From this, Beyonce’s Black Is King was born, which includes the original recording of “Mbube,” heard during a segment featuring the song “Mood 4 Eva,” and a glorious feature of African people bedecked in their best finery on the grounds of a luxurious estate.
My favorite scene highlights Black women elaborately dressed while sipping tea in a garden that features a peacock, the symbol of Oshun, the orisha Beyoncé channeled for this vision of Black beauty, wealth and bounty. Beyoncé’s vision insisted that this is what Disney’s $15 million looks like when redistributed to the talent that built its empire—this is what it looks like to see African people beyond their animalization and in their full humanity, slaying as queens!

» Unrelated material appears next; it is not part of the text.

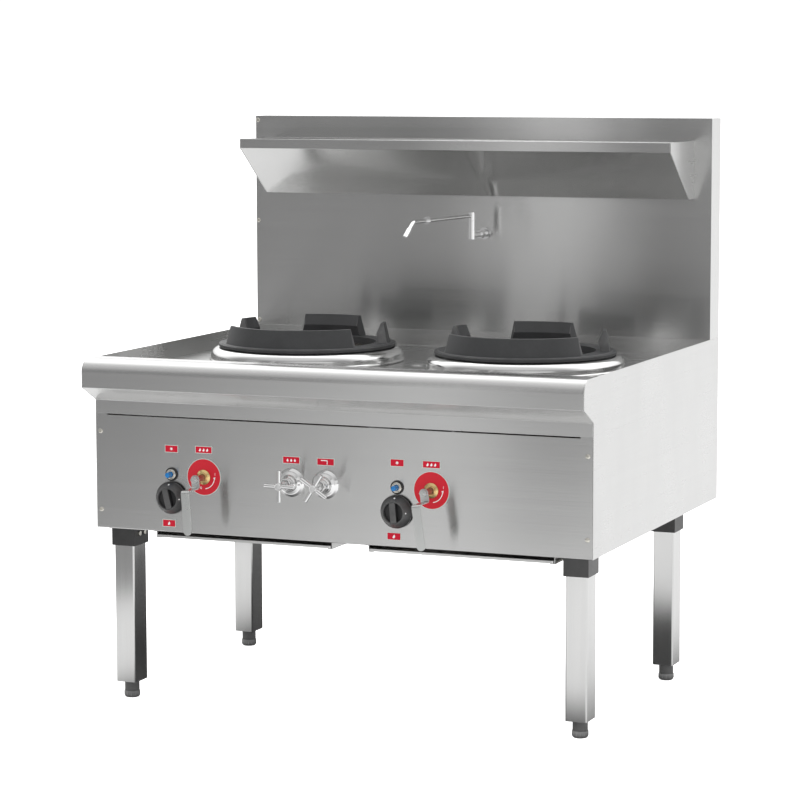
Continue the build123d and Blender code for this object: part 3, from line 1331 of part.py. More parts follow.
# ---------------------------------------------------------------- labels and fasteners
with BuildPart() as label_plates:
    with BuildSketch(facing_front(PANEL_Y)):
        with Locations(*[(x, BODY_BOTTOM + rise) for x, rise in zip(PILOT_XS, TOP_LABEL_RISES)]):
            Rectangle(*SMALL_LABEL)
        low_places = [
            (x + PILOT_LABEL_SHIFT, BODY_BOTTOM + rise)
            for x, rise in zip(PILOT_XS, LOW_LABEL_RISES)
        ]
        with Locations(*low_places):
            Rectangle(*SMALL_LABEL)
        with Locations(*[(x, BODY_BOTTOM + rise) for x, rise in zip(VALVE_XS, WIDE_LABEL_RISES)]):
            Rectangle(*WIDE_LABEL)
        with Locations(*[(x, BODY_BOTTOM + TAP_LABEL_RISE) for x in TAP_XS]):
            Rectangle(*WIDE_LABEL)
        with Locations(*[(x, VALVE_Z) for x in VALVE_XS]):
            Circle(DISC_RADIUS)
            Circle(GLAND_NECK_RADIUS + HOLE_GAP, mode=Mode.SUBTRACT)
    extrude(amount=LABEL_THICK)
save(label_plates, "label_plates")

with BuildPart() as sheet_screws:
    for face_y, places in (
        (PANEL_Y, PANEL_SCREWS),
        (SPLASH_Y, SPLASH_SCREWS),
    ):
        with BuildSketch(facing_front(face_y)):
            with Locations(*places):
                Circle(SCREW_HEAD_RADIUS)
        extrude(amount=SCREW_HEAD)
        with BuildSketch(facing_front(face_y + SCREW_LENGTH)):
            with Locations(*places):
                Circle(SCREW_RADIUS)
        extrude(amount=SCREW_LENGTH)
save(sheet_screws, "sheet_screws")

with BuildPart() as socket_bolts:
    for leg_x, leg_y in LEG_PLACES.values():
        inward, bolt_places = socket_bolt_places(leg_x, leg_y)
        for bolt_place in bolt_places:
            outward_plane = Plane(origin=bolt_place, z_dir=(inward, 0, 0))
            with BuildSketch(outward_plane):
                RegularPolygon(BOLT_HEAD_RADIUS, 6)
            extrude(amount=BOLT_HEAD)
            with BuildSketch(outward_plane):
                Circle(BOLT_RADIUS)
            extrude(amount=-(SOCKET_WALL + LEG_WALL + 4))
save(socket_bolts, "socket_bolts")
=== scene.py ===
# %% [markdown]
# # A two-burner wok range
# A gas wok range is mostly folded stainless sheet: a deep front nose, a flat control panel, a
# sunken deck with two burners, a splashback and a sloping overshelf. The cast wok rings, the
# brass, chrome and plastic controls and the box legs are what the eye rests on. The solids
# come in as a fixed frame. Folded sheet is dressed from merged copies of the solids, because
# their size is already right, and the small turned and cast pieces are modelled here.

# %% Load the frame
import math

import bmesh
import bpy
from mathutils import Matrix, Vector


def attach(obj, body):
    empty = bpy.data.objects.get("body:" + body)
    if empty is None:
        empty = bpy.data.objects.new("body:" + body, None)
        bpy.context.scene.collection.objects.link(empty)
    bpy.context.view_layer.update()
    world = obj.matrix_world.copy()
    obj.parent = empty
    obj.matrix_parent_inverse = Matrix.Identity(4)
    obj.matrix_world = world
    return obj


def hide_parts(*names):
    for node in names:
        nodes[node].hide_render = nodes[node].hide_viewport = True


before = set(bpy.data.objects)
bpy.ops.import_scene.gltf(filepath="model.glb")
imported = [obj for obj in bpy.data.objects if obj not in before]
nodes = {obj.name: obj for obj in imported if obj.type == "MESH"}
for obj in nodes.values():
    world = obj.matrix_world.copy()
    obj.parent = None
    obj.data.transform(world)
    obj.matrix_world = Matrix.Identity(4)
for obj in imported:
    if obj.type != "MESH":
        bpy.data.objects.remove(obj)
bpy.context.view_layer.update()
MM = 0.001

# %% [markdown]
# The photograph was taken with a long lens, from a little above the deck and to the right of
# the middle. A camera can be aimed with a track constraint, but three fitted directions pin it
# exactly, with no constraint left behind, so they are put straight into its matrix.

# %% Camera
CAMERA_PLACE = Vector((2.5458, -6.2466, 1.4865))
CAMERA_RIGHT = Vector((0.92506, 0.37981, -0.00236)).normalized()
CAMERA_AHEAD = Vector((-0.37738, 0.91840, -0.11886)).normalized()
camera_up = CAMERA_RIGHT.cross(CAMERA_AHEAD)
lens = bpy.data.cameras.new("photo_lens")
lens.lens = 130.4
lens.sensor_width = 36
camera = bpy.data.objects.new("photo_camera", lens)
turn = Matrix((CAMERA_RIGHT, camera_up, -CAMERA_AHEAD)).transposed().to_4x4()
camera.matrix_world = Matrix.Translation(CAMERA_PLACE) @ turn
bpy.context.scene.collection.objects.link(camera)
bpy.context.scene.camera = camera
bpy.context.scene.view_settings.view_transform = "Standard"
print("camera", round(CAMERA_PLACE.length, 2), "m from the range")

# %% [markdown]
# A few moves come back for every piece: turn it, place it, face it outward and round its edges.
# They get short names once, so that each later step shows only what is its own.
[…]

As Black women, we have always imagined ourselves as queens more than we have seen ourselves as princesses. Still, what would it mean for Tiana to say, “And ain’t I a princess?” Instead of sacks of flour and sugar, what if visitors to her new ride queued up for a vision of her palace—not the restaurant of her dreams, which opened in Disneyland last year, but her living quarters—as enchanted as the magic of Mama Odie’s bottle tree, steeped in ancestral memories beyond enslavement and struggle?
It is not enough for Black women and girls to enter fantasy and play as “corrective” heroes. While we are as indebted to the Black women imagineers who worked on the new ride as we are to the Black women at Mattel for giving us Black Barbie, we are equally in need of imaginations that transcend our limited realities and revel in our most whimsical dreams.
At least the ride ends with an elaborate Mardi Gras party that Tiana hosts, but we would love to see her as comfortable in her princess status as Br’er Rabbit in his briar patch.